- Born: June 2, 1914 Tuyom, Carcar, Cebu, Philippine Islands
- Died: March 28, 1984 (aged 69) Tuyom, Carcar, Cebu, Philippines
- Occupations: Short story writer; Poet; Editor;
- Writing career
- Pen name: Marcel Navarra
- Language: Cebuano
- Genres: Fiction; Poetry;
- Literary movement: Realism

= Marcelino Navarra =

Filipino Visayan editor, poet, and father of modern Cebuano short story

Marcelino M. Navarra (June 2, 1914 – March 28, 1984) was a Filipino Visayan editor, poet, and short story writer from Cebu, Philippines. He was regarded as the father of modern Cebuano short story for his use of realism and depictions of fictionalized version of his hometown, barrio Tuyom in Carcar, Cebu.

== Early life ==
Navarra was born and grew up in Tuyom, a small barrio in Carcar, Cebu, on June 2, 1914. He later was laid to rest upon his death on March 28, 1984, in his hometown. A product of American education, he finished up to second year in high school, and then moved to Manila to seek employment. Later, he settled back in Tuyom, married and had nine children.

== Literary career ==
He wrote poetry and over eighty short stories before and after World War II from 1930 until 1955 with the pseudonym Marcel Navarra.

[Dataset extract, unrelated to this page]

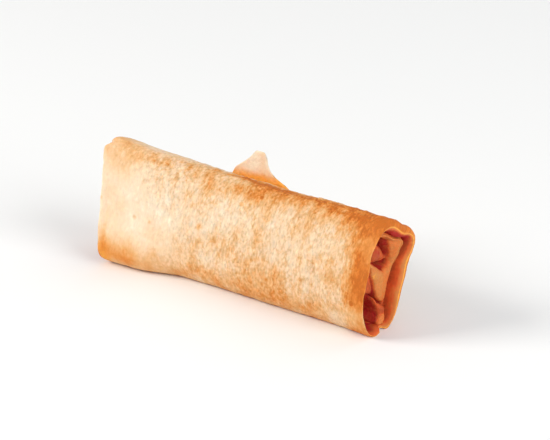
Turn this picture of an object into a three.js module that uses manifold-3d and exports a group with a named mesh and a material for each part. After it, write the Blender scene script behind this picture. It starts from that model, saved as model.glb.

=== Modern Cebuano fiction ===
His works were marked with the employment of realism at a time when fantasy, didacticism and sentimentalism were in vogue, earning him the recognition as the father of modern Cebuano poetry. His reputation as the best fictionist in his generation was cemented from the short stories he wrote after World War II.

Navarra is best known for the short story Ug Gianod Ako (And I Was Drifted Away) that won first prize in a literary contest by Bisaya Magasin in 1937. It was hailed as the first modern short story written in Cebuano language for its lyrical language, psychological realism and depth. According to literary critic Erlinda Alburo, Ug Gianod Ako and another of his short stories, Apasumpay (Postscript), were landmarks in Cebuano literature for their innovative use of point of view and the manner in which they blended local materials and Western narrative techniques.

=== Fictionalized Tuyom ===
In particular, Navarra's subjects often were the poor people in his barrio of Tuyom and their daily struggles for survival. Critic Sam Harold Kho Nervez claimed that the environment inhabited by his characters that was ravaged by war, poverty, and moral decay was a representation of their inner traumatized selves and considered his "brand of social realism outstanding". Teresita Maceda also commented that his fiction illustrated that the "barren land could yield beauty too, beauty of the more lasting kind... He showed Cebuanos a way of coming to terms with the difficult life demanded of them, a way that was the result of his realistic appraisal of his people's experience."

== Editor ==
He edited several Cebuano periodicals. He was the editor of Lamdag (Light) in 1947, associate editor of Bulak (Flower) in 1948, literary section editor of the Republic Daily from 1948 until 1952, and editor of Bag-ong Suga (New Light) from 1963 to 1967.

From 1938 to 1941, he was the literary editor of Bisaya Magasin . Before his appointment as its editor-in-chief from 1969 until his retirement in 1973, the magazine's circulation decreased that was partly attributed to the general decline of sales among regional magazines with the rise of the movie industry and the stream-of-consciousness writing introduced by its former editor, the University of the Philippines graduate Godofredo Roperos, which was not received well by its readers. During Navarra's term, the magazine's readership was sustained and increased despite the fact he maintained storytelling that continued to depict everyday human experiences that appealed to readers at a time when other periodicals resorted to sensationalism to attract readers.

==LUDABI==
After Navarra stopped writing in 1955 upon the publication of the short story Zosimo, he remained active in the literary circle. Together with his contemporaries, he helped establish' and once led the writers' group Lubas sa Dagang Bisaya (Core of Cebuano Writing) or LUDABI for short' in 1956. The group, which has chapters in many parts of Visayas and Mindanao, had initiated annual literary contest in short story, poetry, essay, and one-act play that encouraged younger writers to creative writing and for older writers to shift in style and attitude.

He retired in December 1973 and died on March 28, 1984.'

== Historical commemoration ==
- The book Marcel Navarra's Mga Piling Kwentong Sebuwano (Marcel Navarra's Selected Cebuano Short Stories) contains twelve of his short stories that were compiled, edited, and translated into Filipino and English by Teresita Gimenez Maceda. It was published in 1986.